The discussion includes concerns about liquidity, market manipulation, and the potential for insider trading affecting perceived token value.
Cardano's token ownership distribution is mentioned, with over 90% of TON's supply owned by the top 100 wallets compared to 21% for ADA.
Hoskinson proposes the creation of a macroeconomic framework for measuring value in the crypto ecosystem, similar to the EDI for decentralization.
He suggests that Cardano projects need to improve visibility and access through centralized exchanges (CEXs) and proposes a collective approach to engage with CEXs fairly.
The potential for decentralized exchanges (DEXs) to facilitate liquidity and the idea of creating an automated, self-balancing index for Cardano tokens are discussed.
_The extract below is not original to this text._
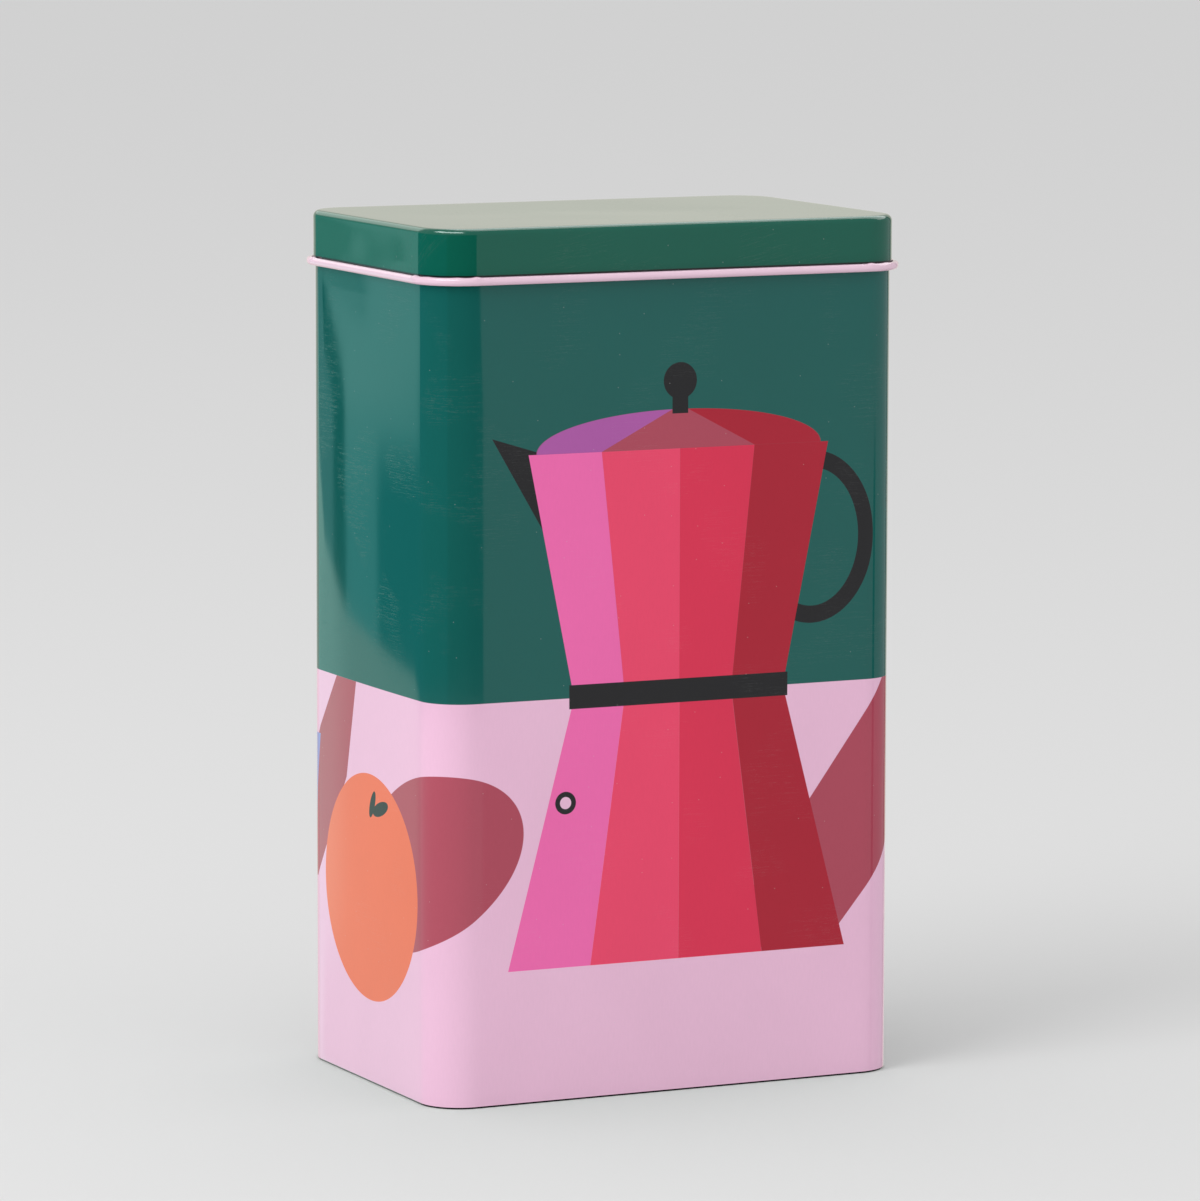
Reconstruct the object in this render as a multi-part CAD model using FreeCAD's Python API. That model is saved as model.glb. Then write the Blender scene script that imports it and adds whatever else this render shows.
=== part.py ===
import FreeCAD, Part
import math
import os

from FreeCAD import Vector

# Rectangular slip-lid tin in printed tinplate, modelled closed, in millimetres.
# Origin: centre of the footprint on the resting plane. +X runs along the wide front, +Z is up,
# and the front faces -Y. Three pressed sheet parts: the wrapped body with its lock seam,
# the bottom panel clinched in the body's lower hem, and the drawn lid.

# Driving dimensions
BODY_WIDTH = 118.0
BODY_DEPTH = 77.0
BODY_CORNER_RADIUS = 9.6
CLOSED_HEIGHT = 200.5
SHEET = 0.25

# Lid
LID_CLEARANCE = 0.25
LID_REST_GAP = 0.1
LID_TOP_RADIUS = 1.5
LID_DEPTH = 12.7
LID_PANEL_INSET = 4.0

# Rolled edges: the lid's rolls outwards, the body's rolls inwards
CURL_DIAMETER = 1.85
CURL_TURN = 290.0

# Lower hem, which folds inwards and holds the bottom panel's flange
HEM_GAP = 0.05
HEM_FOLD_RADIUS = 0.2
HEM_RETURN_TOP = 3.2

# Bottom panel, with a shallow raised centre
PANEL_HEIGHT = 4.0
PANEL_FLANGE_FOOT = 0.45
PANEL_BEND_RADIUS = 0.6
PANEL_STEP_INSET = 4.5
PANEL_STEP_RISE = 0.8
PANEL_STEP_ANGLE = 50.0
PANEL_STEP_SHOULDER = 1.0

# Lock seam on the back wall, close to the right-hand back corner
SEAM_START_X = 42.0
SEAM_OVERLAP = 4.3
SEAM_HOOK = 3.6
SEAM_JOG_CLEARANCE = 0.35
SEAM_JOG_RADIUS = 0.4
SEAM_JOG_ANGLE = 75.0
SEAM_FOOT = 6.0
SEAM_TOP_BELOW_RIM = 3.6

# Worked out from the driving dimensions
HALF_WIDTH = BODY_WIDTH / 2
HALF_DEPTH = BODY_DEPTH / 2
CURL_RADIUS = (CURL_DIAMETER - SHEET) / 2
LAYER_PITCH = SHEET + HEM_GAP
RIM_TOP = CLOSED_HEIGHT - SHEET - LID_REST_GAP
LID_OUTSET = LID_CLEARANCE + SHEET
LID_FOOT = CLOSED_HEIGHT - LID_DEPTH
SEAM_TOP = RIM_TOP - SEAM_TOP_BELOW_RIM
UP = Vector(0, 0, 1)


def line(length):
    """A straight stretch of sheet."""
    return ("line", length)


def bend(radius, degrees):
    """A bend about a centreline radius; a positive angle turns left."""
    return ("bend", radius, degrees)


def step(radius, degrees, rise):
    """A bend away, a slope and a bend back, which shift the sheet sideways by rise."""
    turn = math.radians(abs(degrees))
    slope = (rise - 2 * radius * (1 - math.cos(turn))) / math.sin(turn)
    return [bend(radius, degrees), line(slope), bend(radius, -degrees)]


def step_length(radius, degrees, rise):
    """How far a step runs along the sheet's first direction."""
    turn = math.radians(abs(degrees))
    slope = (rise - 2 * radius * (1 - math.cos(turn))) / math.sin(turn)
    return 2 * radius * math.sin(turn) + slope * math.cos(turn)


def direction(degrees):
    return Vector(math.cos(math.radians(degrees)), math.sin(math.radians(degrees)), 0)


def sheet_section(start, heading, moves):
    """The face that the sheet fills in the XY plane along a centreline of tangent lines and bends."""
    left_side = []
    right_side = []
    place = start
    caps = [across(place, heading)]
    for move in moves:
        left = direction(heading + 90)
        if move[0] == "line":
            end = place + direction(heading) * move[1]
            for edges, offset in ((left_side, left), (right_side, left * -1)):
                shift = offset * (SHEET / 2)
                edges.append(Part.LineSegment(place + shift, end + shift).toShape())
        else:
            radius, turn = move[1:]
            sense = math.copysign(1, turn)
            centre = place + left * (sense * radius)
            spokes = [direction(heading - sense * 90 + share * turn) for share in (0, 0.5, 1)]
            for edges, side in ((left_side, 1), (right_side, -1)):
                reach = radius - sense * side * SHEET / 2
                edges.append(Part.Arc(*[centre + spoke * reach for spoke in spokes]).toShape())
            heading += turn
            end = centre + spokes[-1] * radius
        place = end
    caps.append(across(place, heading))
    return Part.Face(Part.Wire(Part.__sortEdges__(left_side + right_side + caps)))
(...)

The importance of stablecoins for efficient marketplaces is highlighted, with the Jed protocol being developed to enhance stability and functionality.
Hoskinson emphasizes the need for organic growth in total value locked (TVL) and the importance of distinguishing between self-serving and genuine TVL metrics.
He concludes with a vision for Cardano's future, focusing on building bridges to other ecosystems and enhancing the overall value proposition of the platform.